Our hero at his most uplifting and optimistic, which means this is an excellent choice for greeting a morning where it’s finally not morbidly freezing when you get out of bed. Also contains the legendary “I’m like a fly Malcolm X/ Buy any jeans necessary” line.

Antenna — “Come On Spring”

Largely forgotten Australian band Antenna were based around a short-lived collaboration between local luminaries Dave Faulkner (best known for his work with Hoodoo Gurus) and Kim Salmon (of proto-grunge visionaries The Scientists and Beasts of Bourbon, among others). “Come On Spring” was their first single and best-known song, and it’s a sort of challenge to the new season to live up to its promise of change and new beginnings. (It was later covered by erstwhile Bad Seed Mick Harvey, by the way.)
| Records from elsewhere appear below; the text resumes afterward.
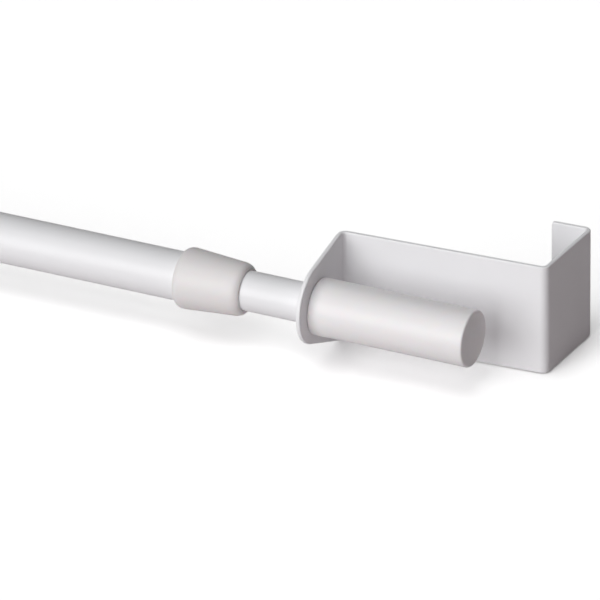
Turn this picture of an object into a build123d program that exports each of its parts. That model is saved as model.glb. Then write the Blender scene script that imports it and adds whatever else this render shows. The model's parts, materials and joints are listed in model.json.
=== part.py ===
"""Telescopic window rod that works by a pull.

A thin inner tube slides in a thick outer tube, an extension spring inside draws the two together,
and a folded steel bracket at each end hooks round the edge of a window sash.

Millimetres. +X runs along the rod, +Y points from the rod to the brackets' plates, +Z is up.
The origin is on the rod's axis, at the middle of the outer tube.
"""

import os
from math import cos, radians, sin

from build123d import *

# Clearances
running_clearance = 0.05
seat_clearance = 0.02
face_clearance = 0.05

# Tubes
outer_tube_radius = 6.0
outer_tube_wall = 0.6
outer_tube_length = 300.0
inner_tube_radius = 4.9
inner_tube_wall = 0.6

# Step sleeve on the outer tube's open end
sleeve_length = 17.1
sleeve_seat_depth = 11.2
sleeve_lip_radius = 6.2
sleeve_shoulder_radius = 7.5
sleeve_shoulder_length = 1.9
sleeve_neck_radius = 6.6
sleeve_nose_length = 2.7
sleeve_nose_drop = 1.35

# End caps
cap_radius = 7.0
cap_length = 40.5
cap_seat_depth = 34.0
cap_edge_round = 0.5
cap_mouth_round = 0.3

# Brackets, each folded from one strip
strip_thickness = 1.1
strip_height = 28.1
hole_play = 0.35
hole_height = 14.8
hole_to_plate = 13.4
ear_radius = 9.95
ear_centre_forward = 0.8
ear_centre_above = 0.7
plate_length = 52.0
plate_angle = 3.3
hook_depth = 24.5
hook_angle = 87.7
flap_length = 10.5
flap_angle = 182.8
bend_radius = 0.9
flap_corner_radius = 0.8
free_gap = 17.8

# Extension spring
slide_travel = 60.0
stretch_per_turn = 1.7
wire_radius = 0.5
coil_radius = 4.2
coil_pitch = 1.15
hook_leg = 2.0
hook_bend_radius = 1.0

# Plugs that hold the spring's two hooks, and their cross pins
pin_radius = 1.0
slot_side_gap = 0.3
cheek_length = 5.0
plug_web = 4.0
slot_end_gap = 0.8
spigot_length = 10.0
pin_end_gap = 0.1
anchor_depth = 11.0

# Sizes that follow from those above
outer_bore_radius = outer_tube_radius - outer_tube_wall
inner_bore_radius = inner_tube_radius - inner_tube_wall
tube_left = -outer_tube_length / 2
tube_right = outer_tube_length / 2
sleeve_left = tube_right - sleeve_seat_depth
sleeve_right = sleeve_left + sleeve_length

right_ear_face = sleeve_right + free_gap + strip_thickness
right_cap_mouth = right_ear_face + face_clearance
left_cap_mouth = tube_left + cap_seat_depth
left_ear_face = left_cap_mouth + face_clearance

spring_turns = round(slide_travel / stretch_per_turn)
coil_length = spring_turns * coil_pitch
pin_to_hook_centre = coil_radius - wire_radius - pin_radius - seat_clearance
pin_to_coil = pin_to_hook_centre + hook_leg + hook_bend_radius
anchor_pin_x = tube_left + anchor_depth
coil_left = anchor_pin_x + pin_to_coil
coil_right = coil_left + coil_length
guide_pin_x = coil_right + pin_to_coil
slot_width = 2 * (hook_bend_radius + wire_radius + slot_side_gap)
slot_depth_past_pin = coil_radius + wire_radius - pin_to_hook_centre + slot_end_gap
plug_length = cheek_length + slot_depth_past_pin + plug_web
inner_tube_left = guide_pin_x + slot_depth_past_pin + plug_web
inner_tube_right = right_cap_mouth + cap_seat_depth


def tube(start, end, radius, bore_radius):
    """A round tube along the rod's axis, from one X to another."""
    with BuildPart() as body:
        with BuildSketch(Plane.YZ.offset(start)):
            Circle(radius)
            Circle(bore_radius, mode=Mode.SUBTRACT)
        extrude(amount=end - start)
    return body.part


def end_cap(mouth, bore_radius):
    """A blind cap whose mouth is at X = mouth and whose closed end points along +X."""
    with BuildPart() as body:
        with BuildSketch(Plane.YZ.offset(mouth)):
            Circle(cap_radius)
        extrude(amount=cap_length)
        rims = body.edges().filter_by(GeomType.CIRCLE).sort_by(Axis.X)
        fillet(rims[-1], cap_edge_round)
        fillet(rims[0], cap_mouth_round)
        with BuildSketch(Plane.YZ.offset(mouth)):
            Circle(bore_radius)
        extrude(amount=cap_seat_depth + seat_clearance, mode=Mode.SUBTRACT)
    return body.part


def along(angle, length):
    """A step of some length at some angle in the plan view."""
    return Vector(length * cos(radians(angle)), length * sin(radians(angle)))


def folded_bracket(ear_face, tube_radius):
    """A bracket for the +X end, whose ear's hole has a tube of the given radius lying in it.

    The line drawn first is the side of the strip that faces the cap: along the ear's root, the
    plate's front, the hook's outer face and the flap's rear. The ear tapers to a round end, whose
    centre is a little above the hole's and further from the plate.
    """
    hole_radius = tube_radius + hole_play
    hole_z = hole_play - running_clearance
    ear_centre = (-ear_centre_forward, hole_z + ear_centre_above)
    strip_bottom = hole_z - hole_height
    strip_middle = strip_bottom + strip_height / 2
    ear_corner = Vector(ear_face, hole_to_plate)
    hook_corner = ear_corner + along(plate_angle, plate_length)
    flap_corner = hook_corner + along(hook_angle, hook_depth)
    flap_tip = flap_corner + along(flap_angle, flap_length)
    outer_bend = bend_radius + strip_thickness
    taper_end = ear_corner.Y - bend_radius
    with BuildPart() as body:
        with BuildSketch(Plane.XY.offset(strip_bottom)):
            with BuildLine():
                FilletPolyline(
                    Vector(ear_face, taper_end - strip_thickness),
                    ear_corner,
                    hook_corner,
                    flap_corner,
                    flap_tip,
                    radius=[bend_radius, outer_bend, outer_bend],
                )
                offset(amount=strip_thickness, side=Side.LEFT, closed=True)
            make_face()
        extrude(amount=strip_height)
        short_edges = body.edges().filter_by(lambda edge: edge.length < 1.01 * strip_thickness)
        fillet(short_edges.sort_by_distance(flap_tip)[:2], flap_corner_radius)
        with BuildSketch(Plane.YZ.offset(ear_face)):
            with Locations(ear_centre):
                Circle(ear_radius)
            with Locations((taper_end, strip_middle)):
                Rectangle(strip_thickness, strip_height, align=(Align.MAX, Align.CENTER))
            make_hull()
            with Locations((0, hole_z)):
                Circle(hole_radius, mode=Mode.SUBTRACT)
        extrude(amount=-strip_thickness)
    return body.part


def forked_plug(pin_x, body_radius, spigot_radius):
    """A plug whose fork opens towards -X round a pin, with a spigot on its +X side."""
    slot_bottom = pin_x + slot_depth_past_pin
    with BuildPart() as body:
        with BuildSketch(Plane.YZ.offset(pin_x - cheek_length)):
            Circle(body_radius)
        extrude(amount=plug_length)
        with BuildSketch(Plane.YZ.offset(pin_x - cheek_length)):
            Rectangle(slot_width, 2 * outer_tube_radius)
        extrude(amount=slot_bottom - pin_x + cheek_length, mode=Mode.SUBTRACT)
        if spigot_radius > 0:
            with BuildSketch(Plane.YZ.offset(slot_bottom + plug_web)):
                Circle(spigot_radius)
            extrude(amount=spigot_length)
        with BuildSketch(Plane.XZ):
            with Locations((pin_x, 0)):
                Circle(pin_radius + seat_clearance)
        extrude(amount=outer_tube_radius, both=True, mode=Mode.SUBTRACT)
    return body.part


def cross_pin(pin_x, half_length):
    """A pin across the rod, along Y."""
    with BuildPart() as body:
        with BuildSketch(Plane.XZ):
            with Locations((pin_x, 0)):
                Circle(pin_radius)
        extrude(amount=half_length, both=True)
    return body.part


os.makedirs("parts", exist_ok=True)

with BuildPart() as outer_tube:
    add(tube(tube_left, tube_right, outer_tube_radius, outer_bore_radius))
    with BuildSketch(Plane.XZ):
        with Locations((anchor_pin_x, 0)):
            Circle(pin_radius + seat_clearance)
    extrude(amount=2 * outer_tube_radius, both=True, mode=Mode.SUBTRACT)
outer_tube.part.label = "outer_tube"
export_step(outer_tube.part, "parts/outer_tube.step")

with BuildPart() as inner_tube:
    add(tube(inner_tube_left, inner_tube_right, inner_tube_radius, inner_bore_radius))
inner_tube.part.label = "inner_tube"
export_step(inner_tube.part, "parts/inner_tube.step")

with BuildPart() as step_sleeve:
    with BuildSketch(Plane.XZ):
        with BuildLine():
            shoulder_x = sleeve_left + sleeve_shoulder_length
            nose_x = sleeve_right - sleeve_nose_length
            seat_radius = outer_tube_radius + seat_clearance
            guide_radius = inner_tube_radius + running_clearance
            stop_x = tube_right + seat_clearance
            nose_end = (sleeve_right, sleeve_neck_radius - sleeve_nose_drop)
            shoulder = EllipticalCenterArc(
                (shoulder_x, sleeve_lip_radius),
                sleeve_shoulder_length,
                sleeve_shoulder_radius - sleeve_lip_radius,
                start_angle=90,
                arc_size=90,
            )
            nose = EllipticalCenterArc(
                (nose_x, sleeve_neck_radius - sleeve_nose_drop),
                sleeve_nose_length,
                sleeve_nose_drop,
                start_angle=0,
                arc_size=90,
            )
            Line((shoulder_x, sleeve_shoulder_radius), (nose_x, sleeve_neck_radius))
            Polyline(
                nose_end,
                (sleeve_right, guide_radius),
                (stop_x, guide_radius),
                (stop_x, seat_radius),
                (sleeve_left, seat_radius),
                (sleeve_left, sleeve_lip_radius),
            )
        make_face()
    revolve(axis=Axis.X)
step_sleeve.part.label = "step_sleeve"
export_step(step_sleeve.part, "parts/step_sleeve.step")

with BuildPart() as right_cap:
    add(end_cap(right_cap_mouth, inner_tube_radius + seat_clearance))
right_cap.part.label = "right_cap"
export_step(right_cap.part, "parts/right_cap.step")

with BuildPart() as left_cap:
    mirror(end_cap(-left_cap_mouth, outer_tube_radius + seat_clearance), about=Plane.YZ)
left_cap.part.label = "left_cap"
export_step(left_cap.part, "parts/left_cap.step")

with BuildPart() as right_bracket:
    add(folded_bracket(right_ear_face, inner_tube_radius))
right_bracket.part.label = "right_bracket"
export_step(right_bracket.part, "parts/right_bracket.step")

with BuildPart() as left_bracket:
    mirror(folded_bracket(-left_ear_face, outer_tube_radius), about=Plane.YZ)
left_bracket.part.label = "left_bracket"
export_step(left_bracket.part, "parts/left_bracket.step")

with BuildPart() as spring_guide:
    add(forked_plug(guide_pin_x, outer_bore_radius - running_clearance, inner_bore_radius - seat_clearance))
spring_guide.part.label = "spring_guide"
export_step(spring_guide.part, "parts/spring_guide.step")

with BuildPart() as guide_pin:
    add(cross_pin(guide_pin_x, outer_bore_radius - running_clearance - pin_end_gap))
guide_pin.part.label = "guide_pin"
export_step(guide_pin.part, "parts/guide_pin.step")

with BuildPart() as spring_anchor:
    mirror(forked_plug(-anchor_pin_x, outer_bore_radius - seat_clearance, 0), about=Plane.YZ)
spring_anchor.part.label = "spring_anchor"
export_step(spring_anchor.part, "parts/spring_anchor.step")

with BuildPart() as anchor_pin:
    add(cross_pin(anchor_pin_x, outer_tube_radius - pin_end_gap))
anchor_pin.part.label = "anchor_pin"
export_step(anchor_pin.part, "parts/anchor_pin.step")

with BuildPart() as spring:
    with BuildLine() as wire:
        coil = Helix(
            pitch=coil_pitch,
            height=coil_length,
            radius=coil_radius,
            center=(coil_left, 0, 0),
            direction=(1, 0, 0),
        )
        for end, outward in ((0, -1), (1, 1)):
            coil_end = coil @ end
            coil_lean = coil % end
            leg_start = coil_end + Vector(-coil_lean.Y, coil_lean.X - 1) * outward * hook_bend_radius
            leg_end = leg_start + Vector(outward * hook_leg, 0)
            hook_far = leg_end + Vector(outward * coil_radius, 0, -coil_radius)
            TangentArc(coil_end, leg_start, tangent=coil_lean * outward)
            Line(leg_start, leg_end)
            ThreePointArc(leg_end, hook_far, leg_end - Vector(0, 0, 2 * coil_radius))
    wire_path = wire.wires()[0]
    with BuildSketch(Plane(origin=wire_path @ 0, z_dir=wire_path % 0)):
        Circle(wire_radius)
    sweep(path=wire_path)
spring.part.label = "spring"
export_step(spring.part, "parts/spring.step")

print(f"closed length {inner_tube_right - tube_left:.1f} mm, spring turns {spring_turns}")
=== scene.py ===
# %% [markdown]
# A white window rod, one piece at a time
#
# The rod is a thin tube that slides in a thicker one. A spring inside pulls the two together, and a
# folded steel bracket at each end hooks round the edge of a window sash. Everything here is white,
# so the finish has to be told by gloss, edge softness and tone alone.
#
# The construction comes in first as a fixed frame.

# %% Load the frame
import json
from math import acos, atan2, cos, pi, radians, sin, tan

import bmesh
import bpy
from mathutils import Matrix, Vector


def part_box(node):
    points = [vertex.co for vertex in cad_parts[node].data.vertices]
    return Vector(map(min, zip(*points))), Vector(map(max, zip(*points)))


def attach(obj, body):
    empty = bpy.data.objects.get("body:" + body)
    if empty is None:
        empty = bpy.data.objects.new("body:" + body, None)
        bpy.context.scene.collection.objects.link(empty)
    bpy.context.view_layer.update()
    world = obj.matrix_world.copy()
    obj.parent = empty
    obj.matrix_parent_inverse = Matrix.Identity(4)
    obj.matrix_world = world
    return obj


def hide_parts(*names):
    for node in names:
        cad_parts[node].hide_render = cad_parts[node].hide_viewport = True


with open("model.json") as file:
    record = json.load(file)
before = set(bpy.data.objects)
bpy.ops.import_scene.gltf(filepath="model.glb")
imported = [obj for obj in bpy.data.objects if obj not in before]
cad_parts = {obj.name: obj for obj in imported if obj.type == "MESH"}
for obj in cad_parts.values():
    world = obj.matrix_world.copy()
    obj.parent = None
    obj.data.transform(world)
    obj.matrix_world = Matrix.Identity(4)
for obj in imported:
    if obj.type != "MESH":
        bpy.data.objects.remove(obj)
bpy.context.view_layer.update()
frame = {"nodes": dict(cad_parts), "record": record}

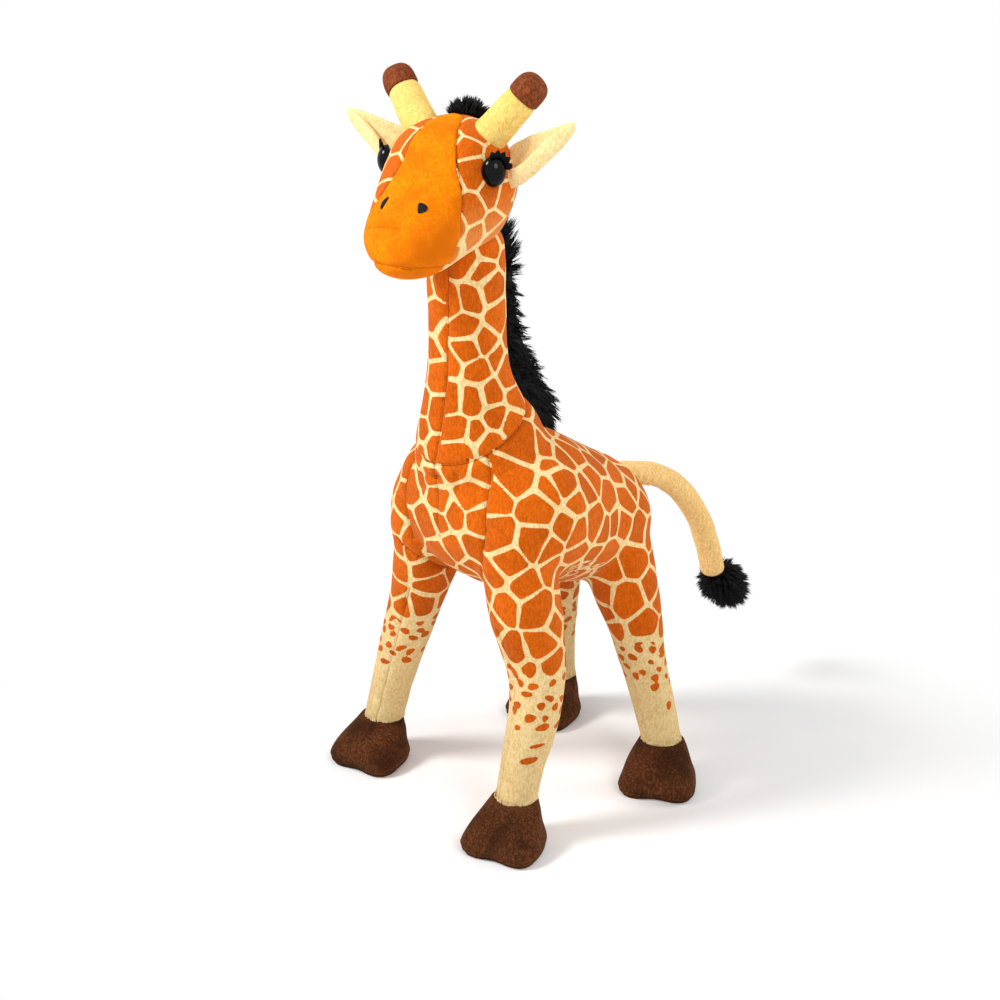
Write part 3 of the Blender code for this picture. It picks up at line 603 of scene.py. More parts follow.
def patches(co, out, panel, spacing, softness, seed):
    """Angular patches that grow from scattered middles until they meet, on each panel by itself.

    Returns how far each vertex lies from the edge of its patch, and which patch that is.
    """
    made = np.random.default_rng(seed)
    middles = np.empty((0, 3))
    kept = []
    for i in made.permutation(len(co))[:12000]:
        room = spacing[i] * made.uniform(0.56, 1.30)
        if not len(kept) or np.min(np.sum((middles - co[i]) ** 2, axis=1)) > room * room:
            kept.append(i)
            middles = co[kept]
    kept = np.array(kept)
    bonus = (made.uniform(0, 0.46, len(kept)) * spacing[kept]) ** 2
    depth, owner = np.empty(len(co)), np.empty(len(co), int)
    for start in range(0, len(co), 20000):
        part = slice(start, start + 20000)
        power = ((co[part, None] - middles[None]) ** 2).sum(2) - bonus[None]
        power[panel[part, None] != panel[kept][None]] = 1
        near = np.argsort(power, axis=1)[:, :9]
        power = np.take_along_axis(power, near, 1)
        way = middles[near[:, 1:]] - middles[near[:, :1]]
        apart = np.linalg.norm(way, axis=2)
        slant = np.einsum("ijk,ik->ij", way, out[part]) / apart
        gap = (power[:, 1:] - power[:, :1]) / (2 * apart) / np.sqrt(np.maximum(0.10, 1 - slant ** 2))
        soft = softness[part, None]
        least = gap.min(axis=1, keepdims=True)
        depth[part] = (least - soft * np.log(np.exp(-(gap - least) / soft).sum(1, keepdims=True)))[:, 0]
        owner[part] = near[:, 0]
    return depth, owner, co[kept]


def printed(obj, depth, owner, seed, fade=0.0):
    """Keeps the print: how deep in a patch each vertex lies, its tone and how washed out it is."""
    shades = np.random.default_rng(seed).uniform(0, 0.7, owner.max() + 1)
    store(obj, "patch_depth", depth)
    store(obj, "patch_tone", shades[owner])
    store(obj, "patch_fade", np.zeros(len(depth)) + fade)


# Body

def torso_skin():
    rows = [
        (0.040, 0.58, 0.60, -0.42), (0.150, 0.92, 0.92, -0.42), (0.310, 1.00, 1.06, -0.32),
        (0.490, 0.86, 0.98, -0.05), (0.670, 0.74, 0.88, 0.28), (0.830, 0.70, 0.80, 0.42),
        (0.955, 0.47, 0.54, 0.46),
    ]
    front, length, middle, drop = -0.10312, 0.143, 0.160, 0.034
    path = [(MIDDLE_X, front, middle - drop * rows[0][3])]
    path += [(MIDDLE_X, front + length * a, middle - drop * fall) for a, _, _, fall in rows]
    path.append((MIDDLE_X, front + length, middle - drop * rows[-1][3]))
    wides = [0.060 * wide for _, wide, _, _ in rows]
    deeps = [0.043 * deep for _, _, deep, _ in rows]
    return ringed("torso_form", path, wides, deeps, 16)


def shoulder(x):
    """Filling that runs from the chest down into the top of a front leg."""
    obj = ball("shoulder_form", 32, 20)
    reach = np.array((0.0205, 0.0205, 0.0370))
    set_points(obj, points(obj) * reach + np.array((x, -0.0765, 0.156)))
    return obj


def neck_spot(share):
    bow = math.sin(min(share / 0.45, 1) * math.pi / 2)
    return Vector((MIDDLE_X, -0.06912 - 0.0099 * bow, 0.199 + 0.119 * share))


def neck_skin():
    ball, round_ = 0.036, 0.0194
    path, wides = [Vector((MIDDLE_X, -0.06912, 0.199 - ball))], []
    for lift in (-0.90, -0.55, 0.0):
        path.append(Vector((MIDDLE_X, -0.06912, 0.199 + ball * lift)))
        wides.append(ball * math.sqrt(1 - lift * lift))
    for along, flare in ((0.10, 0.86), (0.20, 0.54), (0.29, 0.24), (0.42, 0.05), (0.60, 0.0), (0.78, 0.0),
                         (0.90, 0.0), (0.99, -0.1)):
        path.append(neck_spot(along))
        wides.append(round_ + (ball - round_) * flare)
    path.append(neck_spot(1.02))
    return ringed("neck_form", path, wides, wides, 16)


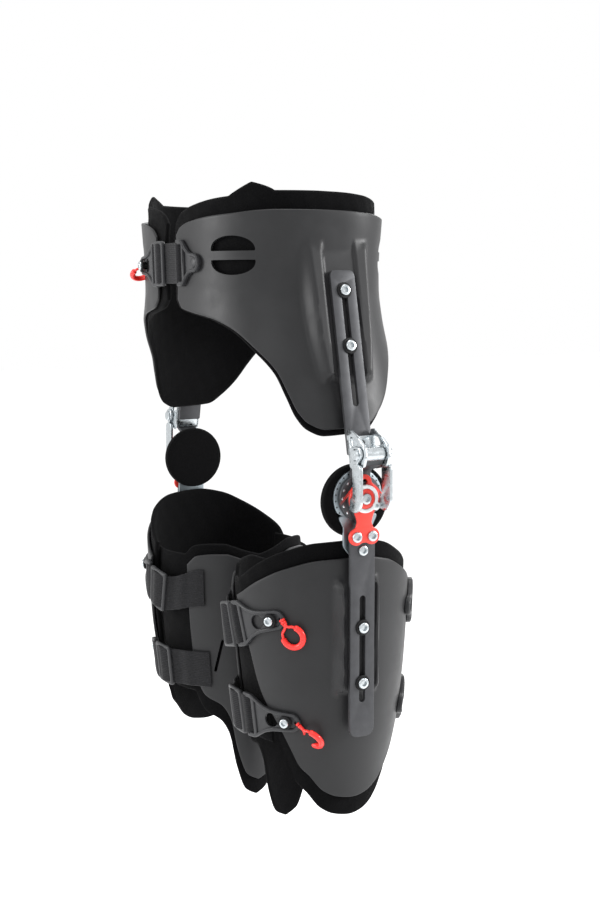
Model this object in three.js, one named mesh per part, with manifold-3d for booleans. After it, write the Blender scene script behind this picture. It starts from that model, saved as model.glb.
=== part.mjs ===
// Hip brace: two pelvic half shells, hip joints on both sides and two thigh cuffs.
// Millimetres, +Z up. The wearer faces -Y and the wearer's left side is +X.
// The origin is the middle of the waist, level with the narrowest part of the shells.
import * as THREE from 'three';
import { mergeVertices } from 'three/addons/utils/BufferGeometryUtils.js';
import Module from 'manifold-3d';

const wasm = await Module();
wasm.setup();

// Driving dimensions of the pelvic shells, outside sizes
const WAIST_HALF_WIDTH = 144;
const WAIST_FRONT_DEPTH = 104;
const WAIST_REAR_DEPTH = 88;
const PELVIS_ROUNDNESS = 2.5;
const PELVIS_TOP = 70;
const PELVIS_DROP = 124;
const PELVIS_FRONT_EDGE_TURN = 84;
const PELVIS_LINER_TOP = 87;
const PELVIS_LINER_DROP = 130;
const PELVIS_LINER_EDGE_TURN = 88;
const SHELL_WALL = 3;
const LINER_WALL = 5;
const MEDIAL_LINER_WALL = 4;
const LAYER_GAP = 1.4;
const TOUCH_GAP = 0.3;
const STRAP_GAP = 0.7;

// Where the bars and the joints stand beside the pelvic form
const BAR_TOP_STANDOFF = 6;
const BAR_BOTTOM_FLARE = 41;
const JOINT_FLARE = 37.5;
const JOINT_INNER_X = WAIST_HALF_WIDTH + JOINT_FLARE;

// Driving dimensions of the thigh cuffs. The thigh's side lies just outside the joint's inner face.
const CUFF_STANDOFF = 2.5;
const HALF_LEG_GAP = 9;
const THIGH_LATERAL = 89;
const THIGH_CENTRE_X = JOINT_INNER_X + CUFF_STANDOFF - THIGH_LATERAL;
const THIGH_CENTRE_Y = 6;
const THIGH_MEDIAL = THIGH_CENTRE_X - HALF_LEG_GAP;
const THIGH_DEPTH = 90;
const CUFF_TOP = -239;
const CUFF_BOTTOM = -468;
const CUFF_LINER_RISE = 15;
const CUFF_LINER_BORDER = 19;
const MEDIAL_TOP = -270;
const MEDIAL_BOTTOM = -516;
const MEDIAL_LINER_RISE = 10;
const MEDIAL_LINER_BORDER = 18;

// Bars, screws and the two joints of a hip
const BAR_WIDTH = 25;
const BAR_THICKNESS = 4;
const SLOT_WIDTH = 6;
const UPPER_BAR_TOP = 16;
const UPPER_BAR_BOTTOM = -146;
const UPPER_BAR_TOP_X = WAIST_HALF_WIDTH + BAR_TOP_STANDOFF;
const UPPER_BAR_BOTTOM_X = WAIST_HALF_WIDTH + BAR_BOTTOM_FLARE;
const BAR_TOP_CORNER = 6;
const BAR_LOW_CORNER = 2;
const UPPER_SLOT_TOP = 4;
const UPPER_SLOT_BOTTOM = -104;
const UPPER_SCREWS = [-2, -51];
const LOWER_BAR_BOTTOM = -402;
const LOWER_BAR_END_CORNER = 10;
const LOWER_BAR_EYE_RADIUS = 15;
const LOWER_SLOT_TOP = -272;
const LOWER_SLOT_BOTTOM = -370;
const LOWER_SCREWS = [-301, -352];
const SCREW_HEAD_RADIUS = 5;
const SCREW_HEAD_HEIGHT = 2.6;
const WASHER_RADIUS = 7.2;
const WASHER_THICKNESS = 1.2;
const SCREW_SHANK_RADIUS = 2.6;

const PIVOT_Z = -184;
const SCALE_THICKNESS = 2.5;
const LINK_THICKNESS = 4;
const RED_PLATE_THICKNESS = 2.5;
const PIVOT_PIN_RADIUS = 3;
const FELT_RADIUS = 33;
const FELT_THICKNESS = 10;
const FELT_BELOW_PIVOT = 4;

const AXLE_STANDOFF = 26;
const AXLE_RISE = 41;
const AXLE_X = JOINT_INNER_X + AXLE_STANDOFF;
const AXLE_Z = PIVOT_Z + AXLE_RISE;
const AXLE_RADIUS = 4;
const AXLE_HEAD_RADIUS = 5.5;
const AXLE_HEAD_HEIGHT = 2.4;
const RUNNING_GAP = 0.4;
const EAR_THICKNESS = 2.8;
const ARM_THICKNESS = 2.8;
const KNUCKLE_RADIUS = 6.5;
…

Johnny Nash — “I Can See Clearly Now”

This has been covered by everyone from Jimmy Cliff to Liza Minnelli, and as a result it’s ended up as the musical equivalent of one of those motivational posters with a black border and a picture of a rainbow or some sort of photogenic African animal. It’s not the song’s fault, though. The original is beautiful, an ode to new beginnings and new possibilities that makes perfect use of the imagery of spring.

Beach House — “I Do Not Care For the Winter Sun”

The spring, however…

Pixies — “Wave of Mutilation (Surf Version)”

You could pick plenty of Pixies songs for this mix — for all their undoubted weirdness and abrasiveness, they had a way with a breezy melody. The surf stylings of this version of “Wave of Mutilation” are the sound of spring incarnate (so long as you ignore the kinda macabre subject matter.)

The Guild League — “Why Wait?” Inner North, the second album by this Lucksmiths side project, is home to some of the best lyrics Tali White ever wrote — and none more so than this song, which manages to combine melancholy and bruised optimism as it looks at the passing of another year: “A whole year, gone by so quick/ Itching eyes and the warm air is thick/ With the dust of plant life in lust/ Wide awake in a sweat ‘cos I just/ Felt the fridge hum through the floor/ Spring’s knocking under the door…”

Karen Dalton — “Reason to Believe”

And, indeed, there is something strangely melancholy about the first stirrings of spring. It has to do with the idea of spring as a new beginning, the fragile optimism of hoping that maybe this year will be better, that things will change — and the flip-side of hope is vulnerability, the possibility of having that hope crushed. This song, by the wonderful Karen Dalton, seems to capture that feeling perfectly: knowing that a lover is lying to you, and yet somehow wanting to find a reason to believe what they say.

The Polyphonic Spree — “Reach for the Sun”

If you can get past the culty vibes, there are few more pleasant ways to spend the first warm morning of the year than sitting in the sun, sipping a coffee (or, let’s be honest, a beer) and listening to Tim DeLaughter, et al serenading the sun.

Stravinsky — “The Rite of Spring”

Seriously, if this doesn’t get you going, nothing will.